Solving the Mystery: Why Your SpaCy Can't Find the Model 'en_core_web_sm' on Windows 10

Have you ever been excited to dive into natural language processing (NLP) with SpaCy, only to hit a roadblock right at the beginning? Many users, especially those working on Windows 10, encounter a frustrating issue where SpaCy can't seem to find the model 'en_core_web_sm' after installation. This problem can halt your progress, leaving you puzzled and seeking solutions. Fear not, for this post will guide you through understanding and solving this issue, ensuring a smooth start to your NLP journey with SpaCy.

Understanding the Problem

The root of this issue often lies in the installation process. SpaCy is a powerful Python library for NLP, and like many other libraries, it relies on specific models to process text. The 'en_core_web_sm' is one such model, designed for English language processing. When SpaCy fails to locate this model, it's typically because the model wasn't installed correctly or the environment paths are not properly set up.

The Solution

To resolve this issue, follow these steps carefully. These instructions are tailored for Windows 10 users and assume you have Python and SpaCy already installed.

Step 1: Ensure Proper Installation

First, make sure SpaCy is installed correctly. Open your command prompt and run:

pip install spacy

Step 2: Download the Model

Next, you need to download the 'en_core_web_sm' model. Execute the following command:

python -m spacy download en_core_web_sm

This command fetches the model and installs it. However, if you're using a virtual environment (which is a good practice for Python development), ensure you activate it before running the command.

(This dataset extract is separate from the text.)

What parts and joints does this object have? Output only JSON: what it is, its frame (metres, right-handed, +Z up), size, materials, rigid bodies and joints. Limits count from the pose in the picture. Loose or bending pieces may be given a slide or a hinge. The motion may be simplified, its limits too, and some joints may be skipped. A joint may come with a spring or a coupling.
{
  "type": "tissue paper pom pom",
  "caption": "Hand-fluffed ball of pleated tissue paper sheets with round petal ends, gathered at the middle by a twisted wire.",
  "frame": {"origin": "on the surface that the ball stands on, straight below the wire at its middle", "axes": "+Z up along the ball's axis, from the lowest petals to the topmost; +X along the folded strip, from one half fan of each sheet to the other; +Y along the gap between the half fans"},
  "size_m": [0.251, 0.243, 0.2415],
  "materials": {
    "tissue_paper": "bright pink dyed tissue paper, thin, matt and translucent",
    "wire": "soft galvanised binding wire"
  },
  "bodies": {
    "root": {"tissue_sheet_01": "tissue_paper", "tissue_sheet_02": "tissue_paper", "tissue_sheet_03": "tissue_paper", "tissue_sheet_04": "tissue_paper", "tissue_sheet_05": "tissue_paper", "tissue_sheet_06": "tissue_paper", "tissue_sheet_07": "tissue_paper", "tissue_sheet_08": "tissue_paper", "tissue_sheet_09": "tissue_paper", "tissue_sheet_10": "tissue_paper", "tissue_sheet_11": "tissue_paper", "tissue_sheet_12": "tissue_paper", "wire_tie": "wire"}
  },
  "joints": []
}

Step 3: Verify the Installation

After installing the model, it's wise to verify if SpaCy can locate it. Run the following Python code:

import spacy

# Load the installed model
nlp = spacy.load("en_core_web_sm")

# If no errors are thrown, the model is loaded successfully
print("Model loaded successfully!")

If you see "Model loaded successfully!" printed to your console, congratulations, you've resolved the issue!

Troubleshooting

If the problem persists, consider the following troubleshooting tips:

  • Check Your Python and SpaCy Version: Ensure your Python and SpaCy versions are compatible. SpaCy's documentation can help you identify compatible versions.
  • Environment Variables: Sometimes, the issue may lie in the PATH environment variable not being set correctly. Verify that Python and SpaCy are correctly added to your PATH.
  • Reinstall SpaCy and the Model: If all else fails, try uninstalling and then reinstalling both SpaCy and the 'en_core_web_sm' model.

Conclusion

Encountering issues in the initial stages of using a new library can be disheartening, but with the right approach, these hurdles can be overcome. By following the steps outlined in this post, you should be able to resolve the problem of SpaCy not finding the 'en_core_web_sm' model on Windows 10. Remember, the key to troubleshooting is patience and persistence. Happy coding, and enjoy exploring the vast capabilities of natural language processing with SpaCy!